Benjamin’s 2002 Palimpsests also seemed, in its woodwind opening, to inherit something of the Rite. Pierre Boulez, its dedicatee and first conductor, would doubtless have relished the kinship. Those woodwind flutterings, however, were soon overwritten, though never exclusively, by violent brass interjections; the battle, distinction, and combination of the two texts to the palimpsests was the story of the work as a whole. Messiaen again sprang to mind, perhaps surprisingly so in the awestruck quality of some of Benjamin’s chorale-like writing. Harps again suggested Stravinsky and perhaps Boulez too: sur Incises?
Ligeti’s Lontano, surely one of the greatest musical works of the 1960s, opened the second half, the Philharmonia and Benjamin sure guides to the revelation of its treasures. Here, of course, we were again in the world of the large orchestra, its shifting soundscapes a textbook example of polyphonic Klangfarbenmelodie. Atmosphere, landscape even, emerges as if this were a tone poem, which in a sense it is. The magical subsiding into silence was splendidly handled by Benjamin and the orchestra.

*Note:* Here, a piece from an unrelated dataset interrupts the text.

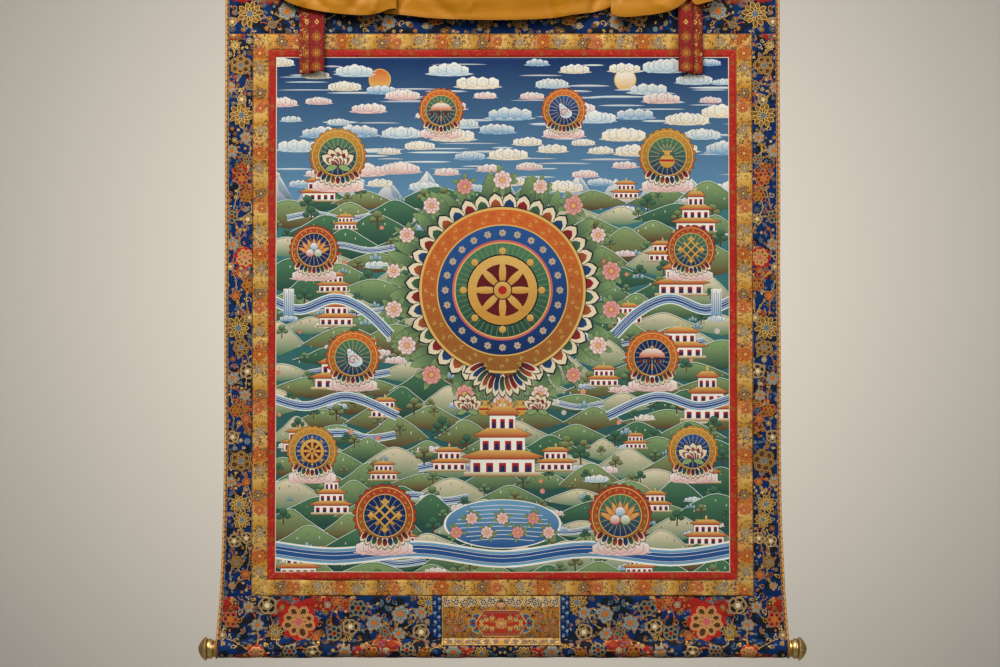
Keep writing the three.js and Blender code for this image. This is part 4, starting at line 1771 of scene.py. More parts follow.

Ringed by the Flat Horizon (1980) was Benjamin’s first work for orchestra, again a large symphony orchestra. The eeriness to which he drew attention in his programme note sounded as if it were a continuation of, or perhaps better a tribute to, Lontano, though the landscape here is perhaps more readily identifiable, the composer having taken his inspiration from a photograph of a thunderstorm over the desert in New Mexico and an extract from The Waste Land. Its opening bells and that sense of landscape again seemed to evoke Messiaen, as would many of the subsequent orchestral colours, rhythms, and even harmonies. Timothy Walden’s cello solos proved quietly ecstatic.
There was, as in Jubilation, a secularised, materialist sense of Messiaen’s awe, in this case with respect to natural phenomena. If only this country would accept that such ‘jubilation’ were worthwhile for its own sake rather than as an appendage to sporting events, a boost to tourism, or any other such nonsense.